Vincent Lepetit is a professor at ENPC ParisTech, France. Prior to this position, he was a full professor at the Institute for Computer Graphics and Vision, Graz University of Technology (TU Graz), Austria and before that, a senior researcher at CVLab, Ecole Polytechnique Federale de Lausanne (EPFL), Switzerland. His current research focuses on 3D scene understanding, especially at trying to reduce the supervision needed by a system to learn new 3D objects and new 3D environments. In 2020, he received with colleagues the Koenderick “test-of-time” award for “Brief: Binary Robust Independent Elementary Features”. He often serves as an area chair of major computer vision conferences (CVPR, ICCV, ECCV) and as an editor for the Pattern Analysis and Machine Intelligence (PAMI). He was awarded in 2023 an ERC Advanced Grant for the 'explorer' project on creating digital twins of large-scale sites.

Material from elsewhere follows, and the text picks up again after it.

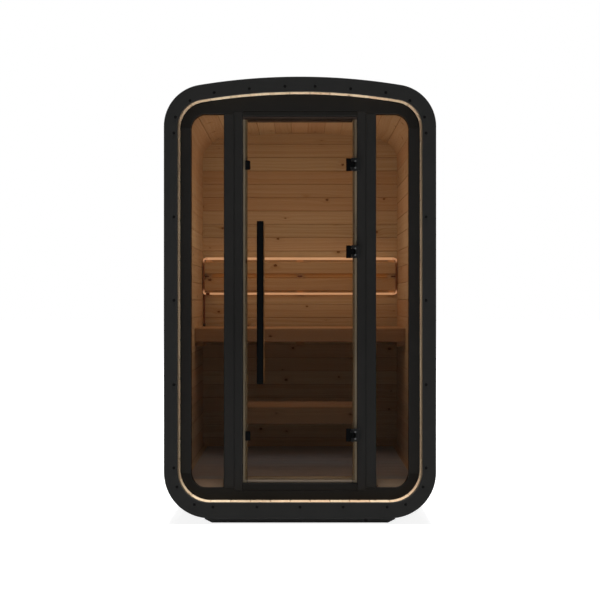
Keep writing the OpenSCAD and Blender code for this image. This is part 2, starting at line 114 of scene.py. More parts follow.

Federico Tombari is a Senior Staff Research Scientist and Manager at Google where he leads an applied research team in computer vision and machine learning across North America and Europe. He is also a Lecturer (PrivatDozent) at the Technical University of Munich (TUM). He has 250+ peer-reviewed publications in CV/ML with a particular focus on 3D object/scene reconstruction and understanding. He got his PhD from the University of Bologna and his Venia Legendi (Habilitation) from the Technical University of Munich (TUM). In 2018 he was co-founder and managing director of a startup on 3D perception for AR and robotics, then acquired by Google. He regularly serves as Area Chair and Associate Editor for international conferences and journals (IJRR, RA-L, IROS20/21/22, ICRA20/22, 3DV19/20/21/22/24, ECCV22/24, CVPR23/24, NeurIPS23 among others). He was the recipient of two Google Faculty Research Awards, one Amazon Research Award, 5 Outstanding Reviewer Awards (3xCVPR, ICCV21, NeuriIps21), among others. He has been a research partner of private and academic institutions including Google, Toyota, BMW, Audi, Amazon, Univ. Stanford, ETH and MIT.